Now, the model intrinsically more participatory. The model is Twitter.
But this is likely the last big anniversary where Kennedy will warrant a huge media blitz. Princess Diana, the other great celebrity of the era lost suddenly, shockingly to a terrible accident, will remain in the public consciousness because of the ongoing story of her children—the consequence of being literal royalty instead of a media-built monarch.
The famous Kennedy mystique, on the other hand, is dissipating, as the supposed glory days of “Camelot” fade further and further into the distance and the baby boomers are succeeded by several generations in a row whose lives are dominated not by postwar plenty, but a growing sense of scarcity and uncertainty. The gap between the haves and the have-nots is widening, and no one cares about anointing a new American prince. We’ve got plenty of borderline aristocrats already, and despite their best efforts, they’re struggling to sell the image of goodhearted noblesse oblige.

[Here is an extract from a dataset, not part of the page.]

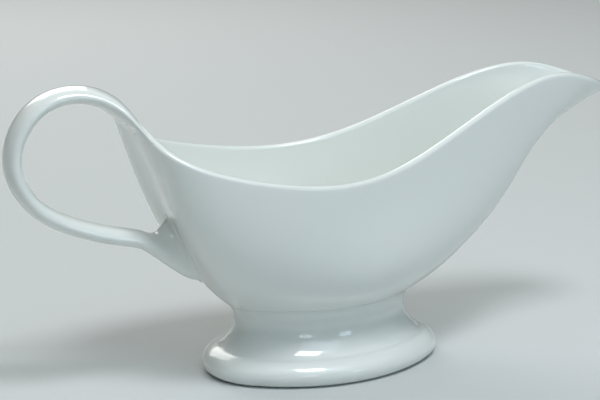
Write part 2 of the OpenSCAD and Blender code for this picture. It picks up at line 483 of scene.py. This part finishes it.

You can divide history any number of ways: chronologically, ascribing a character to various decades and centuries, or thematically, carving years into eras. One way of seeing the 20th century is to sum it up as the magazine century, and by that metric, Kennedy’s death—not New Year’s Eve, not the bursting of the dot-com bubble, and not 9/11—is its end. In the bottom left-hand cover of the People magazine devoted to Kennedy’s death, under the barcode, there’s a note: “AOL Keyword: People.” Sometimes you don’t see an era ending until it’s already gone.